La Corte di appello ha escluso che ricorra l’ipotesi della provocazione ai fini di cui all’art. 599 c.p., affermando che non vi è collegamento tra le frasi rivolte dal R. al M. e quelle della odierna ricorrente dirette a deridere il R. innanzi agli iscritti al gruppo Facebook.
La C., affermando che la Corte territoriale ha travisato il fatto e che in realtà sussiste un collegamento tra le due vicende, anche sotto il profilo cronologico, mira anche in questo caso a sollecitare valutazioni di merito inammissibili in questa sede.

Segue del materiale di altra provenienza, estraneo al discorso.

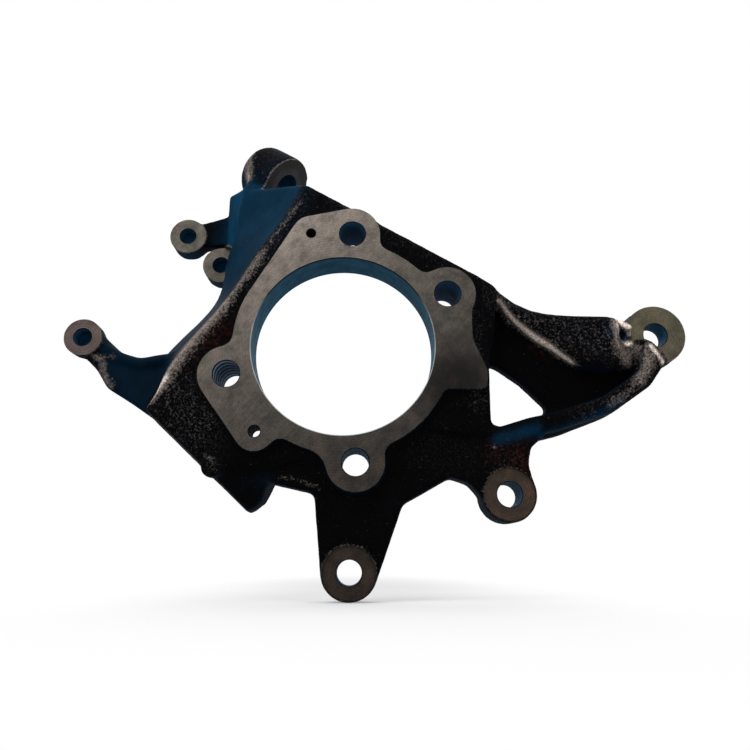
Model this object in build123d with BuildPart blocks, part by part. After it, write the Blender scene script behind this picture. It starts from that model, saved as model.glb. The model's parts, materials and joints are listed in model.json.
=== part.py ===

  1. Inammissibile è anche il terzo motivo di ricorso, atteso che la Corte territoriale ha posto a fondamento del rigetto del motivo di appello volto all’applicazione della causa di non punibilità prevista dalla citata disposizione due distinte ed autonome rationes decidendi, costituite dalla abitualità della condotta, avendo la C. reiteratamente deriso il R. con detti messaggi, e dalla non lieve offensività della condotta, in quanto i messaggi erano diretti a ben 2.297 iscritti al gruppo Facebook.

La ricorrente attacca solo la prima ratio, omettendo di confrontarsi con l’altra.
E’ inammissibile, per difetto di specificità, il ricorso per cassazione che si limiti alla critica di una sola delle diverse rationes decidendi poste a fondamento della decisione, ove queste siano autonome ed autosufficienti (Sez. 3, n. 2754 del 06/12/2017, dep. 2018, Bimonte, Rv. 272448), atteso che anche laddove venisse meno una di esse, la decisione verrebbe ad essere sorretta dall’altra.

  1. All’inammissibilità del ricorso consegue la condanna della ricorrente al pagamento delle spese del procedimento e, ai sensi dell’art. 616 c.p.p., comma 1, al pagamento in favore della Cassa delle ammende di una somma che si reputa equo fissare in Euro 3.000,00. 

P.Q.M.

Dichiara inammissibile il ricorso e condanna la ricorrente al pagamento delle spese processuali e della somma di Euro tremila in favore della Cassa delle ammende.

Così deciso in Roma, il 18 gennaio 2022.